■ Goal of the exercise
Copy out all of the material exactly as presented.

····················

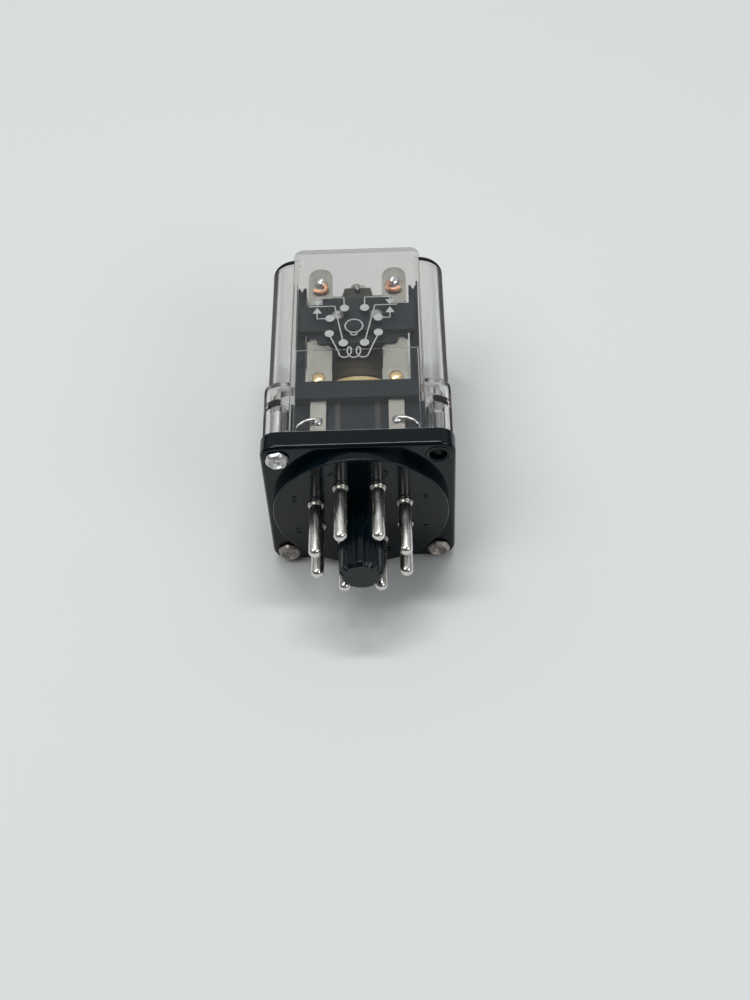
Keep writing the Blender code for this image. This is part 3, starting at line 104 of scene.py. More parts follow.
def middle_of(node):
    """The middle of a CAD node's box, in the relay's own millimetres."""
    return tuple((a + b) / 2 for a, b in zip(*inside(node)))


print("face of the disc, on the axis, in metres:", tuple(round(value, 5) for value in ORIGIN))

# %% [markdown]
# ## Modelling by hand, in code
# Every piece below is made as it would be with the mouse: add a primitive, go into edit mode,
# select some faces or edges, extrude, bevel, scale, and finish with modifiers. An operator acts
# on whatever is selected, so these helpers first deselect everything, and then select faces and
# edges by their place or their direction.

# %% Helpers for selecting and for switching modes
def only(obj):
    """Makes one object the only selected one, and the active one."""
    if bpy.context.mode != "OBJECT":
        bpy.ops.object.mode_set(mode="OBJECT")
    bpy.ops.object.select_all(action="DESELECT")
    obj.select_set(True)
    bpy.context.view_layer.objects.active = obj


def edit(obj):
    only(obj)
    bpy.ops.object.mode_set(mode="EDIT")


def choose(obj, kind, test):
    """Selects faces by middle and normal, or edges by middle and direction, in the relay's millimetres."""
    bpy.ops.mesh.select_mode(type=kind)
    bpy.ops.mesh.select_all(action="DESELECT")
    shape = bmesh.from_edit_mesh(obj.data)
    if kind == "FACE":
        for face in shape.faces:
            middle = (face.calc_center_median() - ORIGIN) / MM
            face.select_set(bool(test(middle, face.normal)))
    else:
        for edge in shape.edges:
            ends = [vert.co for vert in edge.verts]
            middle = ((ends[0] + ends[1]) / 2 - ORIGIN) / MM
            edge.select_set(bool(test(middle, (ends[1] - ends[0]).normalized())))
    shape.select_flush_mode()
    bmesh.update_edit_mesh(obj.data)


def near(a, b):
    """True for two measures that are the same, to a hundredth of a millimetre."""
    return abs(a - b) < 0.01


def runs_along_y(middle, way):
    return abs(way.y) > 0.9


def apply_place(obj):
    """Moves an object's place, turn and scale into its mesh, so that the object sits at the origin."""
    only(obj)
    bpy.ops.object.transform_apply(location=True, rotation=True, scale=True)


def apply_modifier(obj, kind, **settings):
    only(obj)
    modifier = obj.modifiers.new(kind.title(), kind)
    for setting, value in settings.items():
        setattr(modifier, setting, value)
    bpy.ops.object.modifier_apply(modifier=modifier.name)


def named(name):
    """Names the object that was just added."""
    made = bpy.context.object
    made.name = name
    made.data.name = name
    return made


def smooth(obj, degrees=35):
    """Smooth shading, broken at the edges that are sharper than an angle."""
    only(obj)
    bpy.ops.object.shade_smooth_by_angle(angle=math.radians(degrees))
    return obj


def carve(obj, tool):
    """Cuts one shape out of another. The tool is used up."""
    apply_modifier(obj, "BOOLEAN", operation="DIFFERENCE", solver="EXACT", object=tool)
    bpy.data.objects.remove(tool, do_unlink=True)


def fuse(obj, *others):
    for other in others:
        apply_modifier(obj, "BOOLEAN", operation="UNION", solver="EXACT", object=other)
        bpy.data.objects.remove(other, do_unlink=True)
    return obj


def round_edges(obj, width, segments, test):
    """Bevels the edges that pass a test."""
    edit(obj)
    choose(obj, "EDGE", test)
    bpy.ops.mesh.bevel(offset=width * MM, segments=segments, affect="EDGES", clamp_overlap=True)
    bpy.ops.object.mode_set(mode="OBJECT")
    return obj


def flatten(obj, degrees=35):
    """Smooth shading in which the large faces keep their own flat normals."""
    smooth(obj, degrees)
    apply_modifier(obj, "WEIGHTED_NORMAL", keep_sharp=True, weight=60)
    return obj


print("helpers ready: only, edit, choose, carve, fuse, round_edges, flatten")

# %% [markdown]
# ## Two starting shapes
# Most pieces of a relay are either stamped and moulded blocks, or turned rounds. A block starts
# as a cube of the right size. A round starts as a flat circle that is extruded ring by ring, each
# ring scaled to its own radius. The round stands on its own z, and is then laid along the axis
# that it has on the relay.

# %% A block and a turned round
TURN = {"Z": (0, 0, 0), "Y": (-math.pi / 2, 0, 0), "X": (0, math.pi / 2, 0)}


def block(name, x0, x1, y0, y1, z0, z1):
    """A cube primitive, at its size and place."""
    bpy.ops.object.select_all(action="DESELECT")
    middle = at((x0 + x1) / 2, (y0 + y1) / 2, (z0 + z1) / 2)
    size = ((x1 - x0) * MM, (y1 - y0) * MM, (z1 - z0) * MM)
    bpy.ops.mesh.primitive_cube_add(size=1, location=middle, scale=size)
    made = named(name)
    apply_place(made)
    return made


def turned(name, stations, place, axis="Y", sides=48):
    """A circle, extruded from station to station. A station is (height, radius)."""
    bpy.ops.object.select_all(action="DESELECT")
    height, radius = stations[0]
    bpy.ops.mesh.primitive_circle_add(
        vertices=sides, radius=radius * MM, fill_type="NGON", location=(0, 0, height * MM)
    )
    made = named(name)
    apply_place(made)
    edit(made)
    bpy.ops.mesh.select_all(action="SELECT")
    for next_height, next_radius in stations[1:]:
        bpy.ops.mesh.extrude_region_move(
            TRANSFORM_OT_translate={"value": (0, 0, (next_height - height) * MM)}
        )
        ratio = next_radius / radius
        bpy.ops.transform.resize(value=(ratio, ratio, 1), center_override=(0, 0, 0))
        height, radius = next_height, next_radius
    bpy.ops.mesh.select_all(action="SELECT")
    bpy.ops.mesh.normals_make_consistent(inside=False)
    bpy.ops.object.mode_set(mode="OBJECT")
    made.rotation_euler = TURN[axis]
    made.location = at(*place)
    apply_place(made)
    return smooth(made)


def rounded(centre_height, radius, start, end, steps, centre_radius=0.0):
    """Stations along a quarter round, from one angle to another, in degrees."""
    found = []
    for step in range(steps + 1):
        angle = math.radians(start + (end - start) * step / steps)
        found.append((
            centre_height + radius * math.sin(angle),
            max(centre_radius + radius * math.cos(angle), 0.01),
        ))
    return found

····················

■ Task output
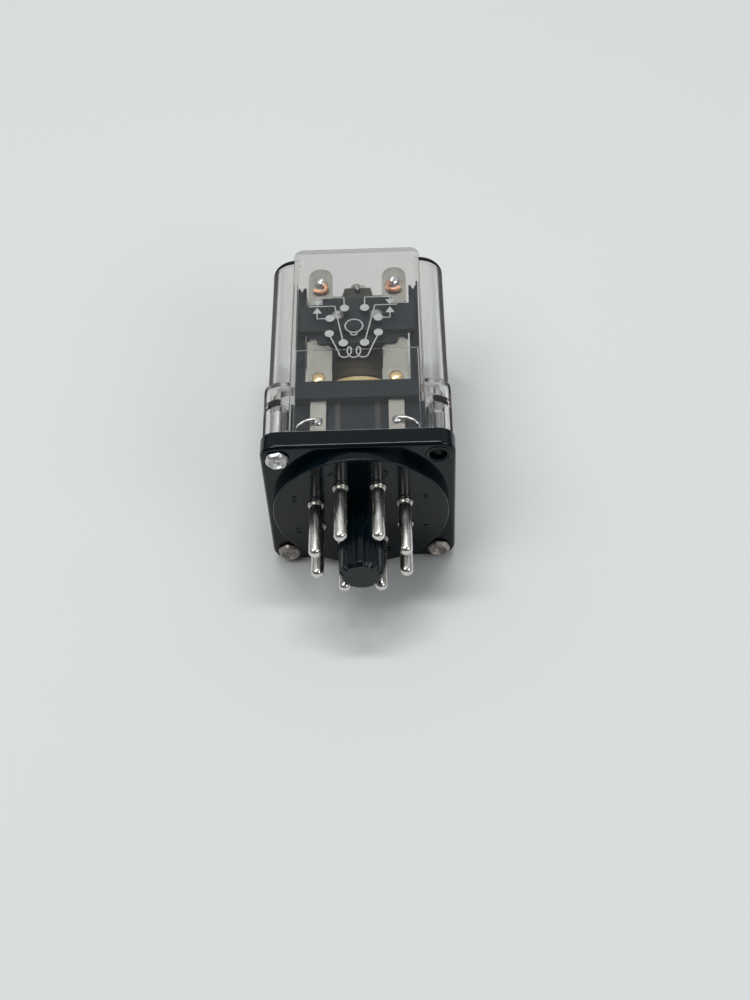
Keep writing the Blender code for this image. This is part 3, starting at line 104 of scene.py. More parts follow.
def middle_of(node):
    """The middle of a CAD node's box, in the relay's own millimetres."""
    return tuple((a + b) / 2 for a, b in zip(*inside(node)))


print("face of the disc, on the axis, in metres:", tuple(round(value, 5) for value in ORIGIN))

# %% [markdown]
# ## Modelling by hand, in code
# Every piece below is made as it would be with the mouse: add a primitive, go into edit mode,
# select some faces or edges, extrude, bevel, scale, and finish with modifiers. An operator acts
# on whatever is selected, so these helpers first deselect everything, and then select faces and
# edges by their place or their direction.

# %% Helpers for selecting and for switching modes
def only(obj):
    """Makes one object the only selected one, and the active one."""
    if bpy.context.mode != "OBJECT":
        bpy.ops.object.mode_set(mode="OBJECT")
    bpy.ops.object.select_all(action="DESELECT")
    obj.select_set(True)
    bpy.context.view_layer.objects.active = obj


def edit(obj):
    only(obj)
    bpy.ops.object.mode_set(mode="EDIT")


def choose(obj, kind, test):
    """Selects faces by middle and normal, or edges by middle and direction, in the relay's millimetres."""
    bpy.ops.mesh.select_mode(type=kind)
    bpy.ops.mesh.select_all(action="DESELECT")
    shape = bmesh.from_edit_mesh(obj.data)
    if kind == "FACE":
        for face in shape.faces:
            middle = (face.calc_center_median() - ORIGIN) / MM
            face.select_set(bool(test(middle, face.normal)))
    else:
        for edge in shape.edges:
            ends = [vert.co for vert in edge.verts]
            middle = ((ends[0] + ends[1]) / 2 - ORIGIN) / MM
            edge.select_set(bool(test(middle, (ends[1] - ends[0]).normalized())))
    shape.select_flush_mode()
    bmesh.update_edit_mesh(obj.data)


def near(a, b):
    """True for two measures that are the same, to a hundredth of a millimetre."""
    return abs(a - b) < 0.01


def runs_along_y(middle, way):
    return abs(way.y) > 0.9


def apply_place(obj):
    """Moves an object's place, turn and scale into its mesh, so that the object sits at the origin."""
    only(obj)
    bpy.ops.object.transform_apply(location=True, rotation=True, scale=True)


def apply_modifier(obj, kind, **settings):
    only(obj)
    modifier = obj.modifiers.new(kind.title(), kind)
    for setting, value in settings.items():
        setattr(modifier, setting, value)
    bpy.ops.object.modifier_apply(modifier=modifier.name)


def named(name):
    """Names the object that was just added."""
    made = bpy.context.object
    made.name = name
    made.data.name = name
    return made


def smooth(obj, degrees=35):
    """Smooth shading, broken at the edges that are sharper than an angle."""
    only(obj)
    bpy.ops.object.shade_smooth_by_angle(angle=math.radians(degrees))
    return obj


def carve(obj, tool):
    """Cuts one shape out of another. The tool is used up."""
    apply_modifier(obj, "BOOLEAN", operation="DIFFERENCE", solver="EXACT", object=tool)
    bpy.data.objects.remove(tool, do_unlink=True)


def fuse(obj, *others):
    for other in others:
        apply_modifier(obj, "BOOLEAN", operation="UNION", solver="EXACT", object=other)
        bpy.data.objects.remove(other, do_unlink=True)
    return obj


def round_edges(obj, width, segments, test):
    """Bevels the edges that pass a test."""
    edit(obj)
    choose(obj, "EDGE", test)
    bpy.ops.mesh.bevel(offset=width * MM, segments=segments, affect="EDGES", clamp_overlap=True)
    bpy.ops.object.mode_set(mode="OBJECT")
    return obj


def flatten(obj, degrees=35):
    """Smooth shading in which the large faces keep their own flat normals."""
    smooth(obj, degrees)
    apply_modifier(obj, "WEIGHTED_NORMAL", keep_sharp=True, weight=60)
    return obj


print("helpers ready: only, edit, choose, carve, fuse, round_edges, flatten")

# %% [markdown]
# ## Two starting shapes
# Most pieces of a relay are either stamped and moulded blocks, or turned rounds. A block starts
# as a cube of the right size. A round starts as a flat circle that is extruded ring by ring, each
# ring scaled to its own radius. The round stands on its own z, and is then laid along the axis
# that it has on the relay.

# %% A block and a turned round
TURN = {"Z": (0, 0, 0), "Y": (-math.pi / 2, 0, 0), "X": (0, math.pi / 2, 0)}


def block(name, x0, x1, y0, y1, z0, z1):
    """A cube primitive, at its size and place."""
    bpy.ops.object.select_all(action="DESELECT")
    middle = at((x0 + x1) / 2, (y0 + y1) / 2, (z0 + z1) / 2)
    size = ((x1 - x0) * MM, (y1 - y0) * MM, (z1 - z0) * MM)
    bpy.ops.mesh.primitive_cube_add(size=1, location=middle, scale=size)
    made = named(name)
    apply_place(made)
    return made


def turned(name, stations, place, axis="Y", sides=48):
    """A circle, extruded from station to station. A station is (height, radius)."""
    bpy.ops.object.select_all(action="DESELECT")
    height, radius = stations[0]
    bpy.ops.mesh.primitive_circle_add(
        vertices=sides, radius=radius * MM, fill_type="NGON", location=(0, 0, height * MM)
    )
    made = named(name)
    apply_place(made)
    edit(made)
    bpy.ops.mesh.select_all(action="SELECT")
    for next_height, next_radius in stations[1:]:
        bpy.ops.mesh.extrude_region_move(
            TRANSFORM_OT_translate={"value": (0, 0, (next_height - height) * MM)}
        )
        ratio = next_radius / radius
        bpy.ops.transform.resize(value=(ratio, ratio, 1), center_override=(0, 0, 0))
        height, radius = next_height, next_radius
    bpy.ops.mesh.select_all(action="SELECT")
    bpy.ops.mesh.normals_make_consistent(inside=False)
    bpy.ops.object.mode_set(mode="OBJECT")
    made.rotation_euler = TURN[axis]
    made.location = at(*place)
    apply_place(made)
    return smooth(made)


def rounded(centre_height, radius, start, end, steps, centre_radius=0.0):
    """Stations along a quarter round, from one angle to another, in degrees."""
    found = []
    for step in range(steps + 1):
        angle = math.radians(start + (end - start) * step / steps)
        found.append((
            centre_height + radius * math.sin(angle),
            max(centre_radius + radius * math.cos(angle), 0.01),
        ))
    return found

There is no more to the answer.